I shoulld apply for a job at Quadrant.
The figures in that APH publication are a little different from the raw Community Profile data from the census with the housing numbers – by a few percent at most. I’d imagine that comes from the way the APH folks treated the “not-stated” categories – there’s a number of ways to do it.
I grew up in Aston. The age profile is quite illuminating becuase it shows that young people get the hell out of there as soon as they can and move somewhere interesting, but then have to move back because they can’t afford to live anywhwere else.
Also, I predict that, irrespective of the national polls, Aston will fall to Labor at the next election. Yes, it has been a safe (and in 2004 a very, very safe) liberal seat but that was because of an unpopular state labor decision, not a genuine conservative lean.
“I should apply for a job at Quadrant.”
LOL
Antony you would feel very uncomfortable there with your emphasis on accuracy and your prediliction for comparing like with like.
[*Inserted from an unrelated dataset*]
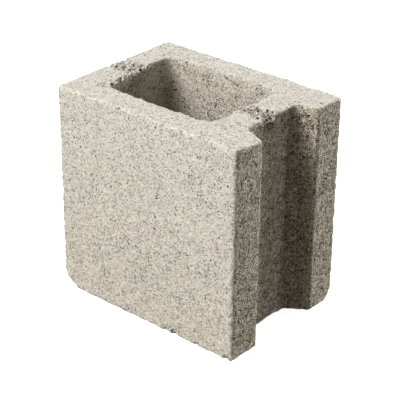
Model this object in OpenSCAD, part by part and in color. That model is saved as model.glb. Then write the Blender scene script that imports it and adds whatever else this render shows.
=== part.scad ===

DrMick – you’ll see a fair bit of that sort of age based behaviour in some electorates and it get’s really pronounced in some rural electorates. Tomorrow’s profile is on Barker and it suffers this particular affliction pretty heavily.
#9
I grew up in Aston too and I doubt Labor are a serious chance to win unless there is an utter landslide. If anything, Aston is moving further away from Labor- it was a marginal during the 80’s but has been held by the Libs since 1990. Areas like Rowville used to be the end of the earth; now they’re filled with expensive new houses. It’s now an affluent and fairly religious electorate. And most local state seats are Liberal held despite Labor winning easily in 2006.
If Victoria has a redistribution before the election, it’s possible Aston could get pushed out of Forest Hill/Heathmont and further into Bayswater/Boronia, which would make it more marginal (as well as being more logical geographically). But under normal circumastances I’d be very surprised if Labor won it.